In 1993 Vera put on the unipersonal Cosas mías, a work of café-chantant that took her to the interior of the country, Buenos Aires, and Caracas. She was also chosen to represent Uruguay in the 20th International Theater of Oriente, developed in Venezuela in 1994, the year in which she also played in Nosotras que nos queremos tanto at the Teatro del Centro. Cosas mías would remain running until 2004.

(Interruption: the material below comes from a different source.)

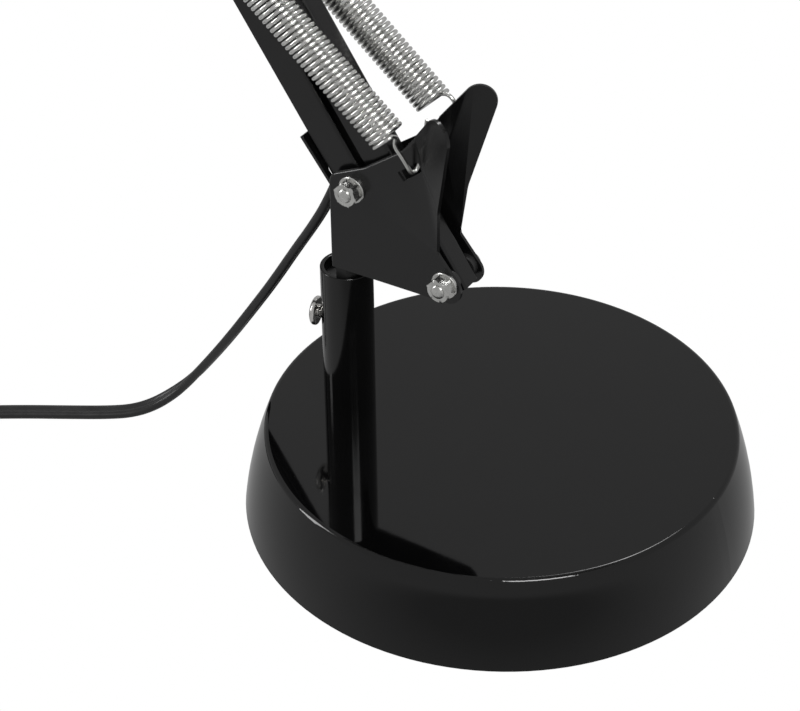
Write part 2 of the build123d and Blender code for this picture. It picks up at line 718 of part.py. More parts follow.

Vera was a juror in the official contest of the Carnival organized by DAECPU in the category Comedy and Overall Joy. In September 2009, the executive branch was asked to grant her an ex gratia pension (Note: According to Law 16.301 of Uruguay, an ex gratia pension is "a personal benefit of economic character that will only be conferred (...) on those who lacked sufficient resources of their own." In Article 2, Letter B of said law, it is defined that "people who have excelled in relevant scientific, artistic, or cultural activities" can receive an ex gratia pension.) "by virtue of services provided to the national culture," which was granted in August 2010, after being rejected in October 2009 per a report from the Permanent Commission for the Processing of Ex Gratia Pensions.

In 2011 she participated in a video produced by members of the Movement for a Sustainable Uruguay and the Commission of Neighbors and Friends of Punta del Diablo, to warn about the risks of surface mining. Other Uruguayan personalities appeared alongside her, such as Osvaldo Laport, Pitufo Lombardo, Miguel Nogueira, Cristina Morán, Eunice Castro, Silvia Kliche, and Dani Umpi.

==Filmography==
- Sin querer, queriendo (1985)

==Awards==
In the 1970s, Vera won a poetry contest of the Argentine Actors Association together with other actors, and as a result, in 1973 10 of her poems were published in the book Los actores poetas. In 1990 and 1994 she was the winner of the Tabaré Award for best humorous actress.